**The task:**
Print exactly the part opening with the line containing "Reconstruct the object in this render as a 3D" and closing with the line containing "16.2, leftBend: 0.21", with both of those lines included.

**Supplied information:**

───

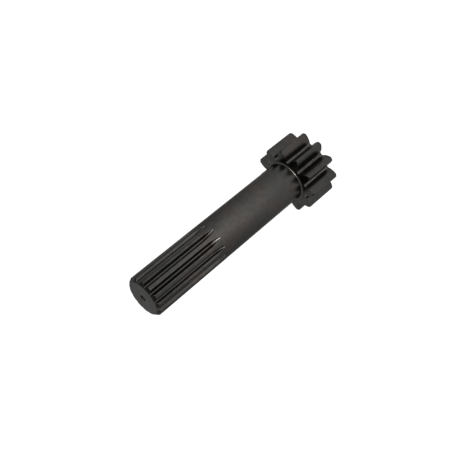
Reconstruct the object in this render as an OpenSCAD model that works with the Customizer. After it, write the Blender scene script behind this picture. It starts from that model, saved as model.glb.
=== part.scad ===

───

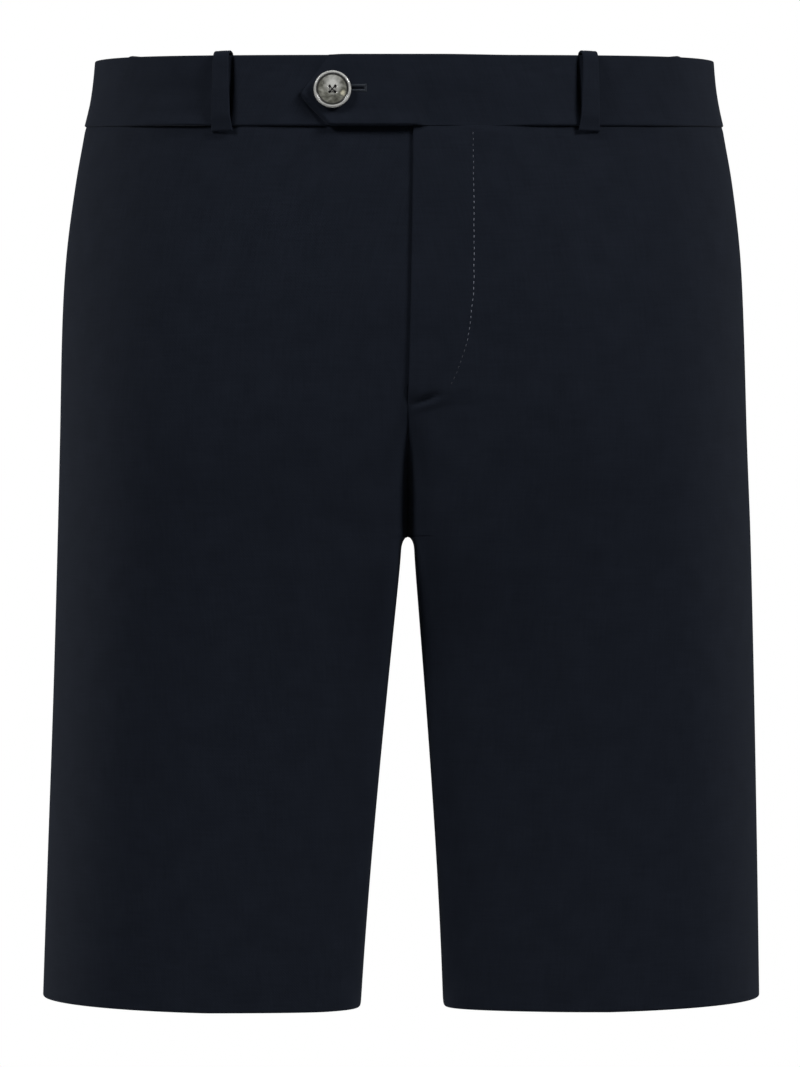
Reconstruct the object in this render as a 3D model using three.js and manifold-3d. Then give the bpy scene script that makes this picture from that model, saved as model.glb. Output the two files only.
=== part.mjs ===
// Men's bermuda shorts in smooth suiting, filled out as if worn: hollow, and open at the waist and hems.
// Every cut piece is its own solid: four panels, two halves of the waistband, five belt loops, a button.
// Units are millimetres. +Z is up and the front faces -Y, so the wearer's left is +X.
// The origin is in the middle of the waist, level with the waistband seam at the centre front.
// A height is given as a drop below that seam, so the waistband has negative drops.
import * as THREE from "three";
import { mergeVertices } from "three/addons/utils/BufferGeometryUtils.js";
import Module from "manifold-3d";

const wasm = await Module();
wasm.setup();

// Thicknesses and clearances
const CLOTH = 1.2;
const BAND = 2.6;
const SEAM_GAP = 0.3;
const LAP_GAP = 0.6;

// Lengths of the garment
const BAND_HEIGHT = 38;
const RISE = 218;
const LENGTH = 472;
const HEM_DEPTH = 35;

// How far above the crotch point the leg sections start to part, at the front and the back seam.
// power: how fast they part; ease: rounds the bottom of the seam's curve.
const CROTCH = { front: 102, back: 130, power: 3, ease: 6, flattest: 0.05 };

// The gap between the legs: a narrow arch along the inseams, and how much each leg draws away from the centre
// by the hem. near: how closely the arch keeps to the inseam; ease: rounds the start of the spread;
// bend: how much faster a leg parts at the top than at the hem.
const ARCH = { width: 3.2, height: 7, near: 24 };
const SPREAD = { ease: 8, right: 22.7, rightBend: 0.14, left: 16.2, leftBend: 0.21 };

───

**Written solution:**
Reconstruct the object in this render as a 3D model using three.js and manifold-3d. Then give the bpy scene script that makes this picture from that model, saved as model.glb. Output the two files only.
=== part.mjs ===
// Men's bermuda shorts in smooth suiting, filled out as if worn: hollow, and open at the waist and hems.
// Every cut piece is its own solid: four panels, two halves of the waistband, five belt loops, a button.
// Units are millimetres. +Z is up and the front faces -Y, so the wearer's left is +X.
// The origin is in the middle of the waist, level with the waistband seam at the centre front.
// A height is given as a drop below that seam, so the waistband has negative drops.
import * as THREE from "three";
import { mergeVertices } from "three/addons/utils/BufferGeometryUtils.js";
import Module from "manifold-3d";

const wasm = await Module();
wasm.setup();

// Thicknesses and clearances
const CLOTH = 1.2;
const BAND = 2.6;
const SEAM_GAP = 0.3;
const LAP_GAP = 0.6;

// Lengths of the garment
const BAND_HEIGHT = 38;
const RISE = 218;
const LENGTH = 472;
const HEM_DEPTH = 35;

// How far above the crotch point the leg sections start to part, at the front and the back seam.
// power: how fast they part; ease: rounds the bottom of the seam's curve.
const CROTCH = { front: 102, back: 130, power: 3, ease: 6, flattest: 0.05 };

// The gap between the legs: a narrow arch along the inseams, and how much each leg draws away from the centre
// by the hem. near: how closely the arch keeps to the inseam; ease: rounds the start of the spread;
// bend: how much faster a leg parts at the top than at the hem.
const ARCH = { width: 3.2, height: 7, near: 24 };
const SPREAD = { ease: 8, right: 22.7, rightBend: 0.14, left: 16.2, leftBend: 0.21 };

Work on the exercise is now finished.